Oil: How to avoid the next shock (Economist magazine)

Tongues are wagging about the most recent issue of The Economist, an objective (read “right wing”) news source out of England. The cover is a lurid image of an oil slick, much as one sees on any road surface in the developed (read “car-dominated”) world after a rain fall. It reads: “Oil: How to avoid the next shock.”

It’s not that I read the Economist, don’t get me wrong. But Sunday’s Toronto Star refered to this story in their weekly “Off the Rack” section, which is in their business pages. The Star piece was penned by one Alfred Holden, who is assistant financial editor there and also a columnist at the Annex Gleaner (he writes about architecture and urban design from a fairly enlightened perspective; I think he has even confessed to riding a bicycle in his column). I think it’s fair to say Canadians like the Economist as an alternative to Time and Newsweek, if for no other reason than because it pays attention to us once in a while–most recently when it called our Prime Minister “Mr Dithers.”

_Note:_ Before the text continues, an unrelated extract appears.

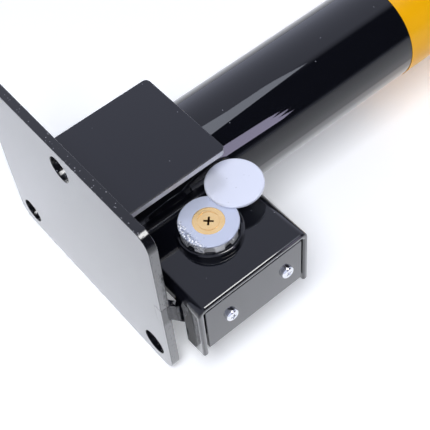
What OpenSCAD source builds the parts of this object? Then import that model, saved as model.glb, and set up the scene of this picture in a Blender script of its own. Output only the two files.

But someone should talk to Mr. Holden. He’s bursting the bubble of journalistic objectivity, not least the notion as puffed up at his own newspaper.

He writes: “Oil won’t run out, The Economist confidently predicts, because shortages boost prices, thus efficiency and exploration. The magic scenario must delight David Lesar, CEO of Halliburton, juggernaut service provider to the U.S. military and oil industry, whose firm’s two-page paid ad graces the magazine’s 14-page special report on oil (which also quotes Lesar).”

Could Mr. Holden actually be implying that them as purchases the advertising sways the coverage?

Hmm, about that full-page General Motors ad on page five–could we have a word?

One Response to “Oil: How to avoid the next shock (Economist magazine)”

  1. Spin says:
     

    Further on the issue of journalistic objectivity... Don't you just love it when an organ of the media tootles hard on behalf of one political party or another? Aren't there supposed to be controls on third-party advertising during elections?